While my husband reads most of the posts on this site as the administrator, he rarely weighs in. But yesterday he posted some heartfelt – and very wise - advice to a man with ADD whose wife is leaving him because she can’t take it anymore. George’s perspective as a previously badly behaving man with ADD who has successfully changed his life is worth sharing. Here’s what he says:
From the initial poster:
“Well I guess that anyone who have read my prior post know that my marriage was in danger due to my 36 years of not knowing I had ADHD, Well it won, my wife is leaving me, and to make matters worse she had a affair. I know that we must move on and to keep on our med's so we can still improve our self but I feel like my whole life is gone. Im not only losing a wife but I’m losing a family, we have to children together and I won’t be able to tuck them in every night or kiss there them when they’re hurt. I’m not sure I can survive this and its only getting worse.”
Reply from George:
You can feel sorry for yourself and blame the world and everyone for your current challenges (very easy to do in your current circumstances), or ...
You can step back and take in what happened and why, and then chart a course to correct the actions (and lack of actions) that contributed, over all these years, to your current dilemma. With a new course, you will likely be able to continue to be a father to your children and a reasonable partner to whomever you might find in the future. You need to come to grips with the fact that you didn't lose your wife, you actively and passively drove her away. You need to fully understand how your actions and inactions affect others (wife, coworkers, children, friends), and correct them. Awareness is a good start, but it sounds like from reading your and your wife's posts, that you did not quickly enough turn awareness into action.

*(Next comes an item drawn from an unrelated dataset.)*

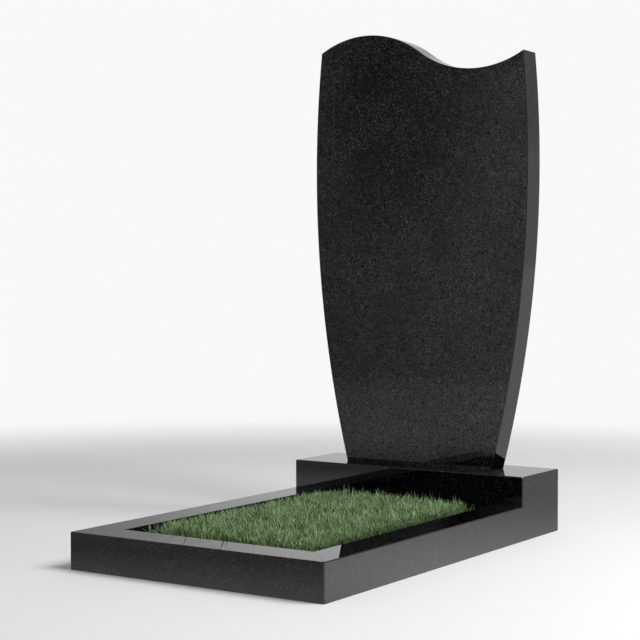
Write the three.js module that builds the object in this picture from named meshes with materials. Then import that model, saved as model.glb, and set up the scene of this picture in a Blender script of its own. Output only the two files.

Treating ADHD is not just being aware of the symptoms and how they manifest themselves, but treating yourself (via meds, exercise, diet) and then learning how to change behaviors that have become habits over an entire lifetime. Yes, unfortunately, meds and other ADHD "cures" allow you to start changing behaviors, but do not in and of themselves make the changes for you or start to solve most of your problems (Let me be clear - I am NOT against meds for treatment of ADHD - they are in most cases required and in many cases extremely helping in allowing you to work at changing your habits).
Who knows, if you change your behaviors and the attendant outcomes radically enough and quickly enough, your current wife might notice and change her mind before the divorce runs its course. But, that should NOT be your expectation or even your goal, it just might be a pleasant collateral outcome. If you make it your goal, your wife won't believe the effect will last (you have given her ample reasons to doubt you over many years). But you will end up as the person you want to be, the father you hope to be, and the positive ex-husband partner in raising your children. Divorce doesn't allow you to abdicate responsibility for your children, and that responsibility is best exercised when you have a positive intra- and post-divorce experience.
Your choice. Wallow in self pity (and be guaranteed the outcome you dread). Be the man you want to be, and increase the possibility of saving your current relationship (from near zero) and to ensure that any future relationships will not suffer the same fate.
Sound too harsh? Sorry. But I wish someone (besides my wife) had sat me down and read me the riot act. I could have saved one marriage, and not caused my second/current wife a decade of intense pain and anguish.
ps If you want to know what actions/inactions to change, peruse the forums here. Many partners of ADHDers have been quite clear, but their spouses don't/didn't get it. I didn't for the longest time. And get help.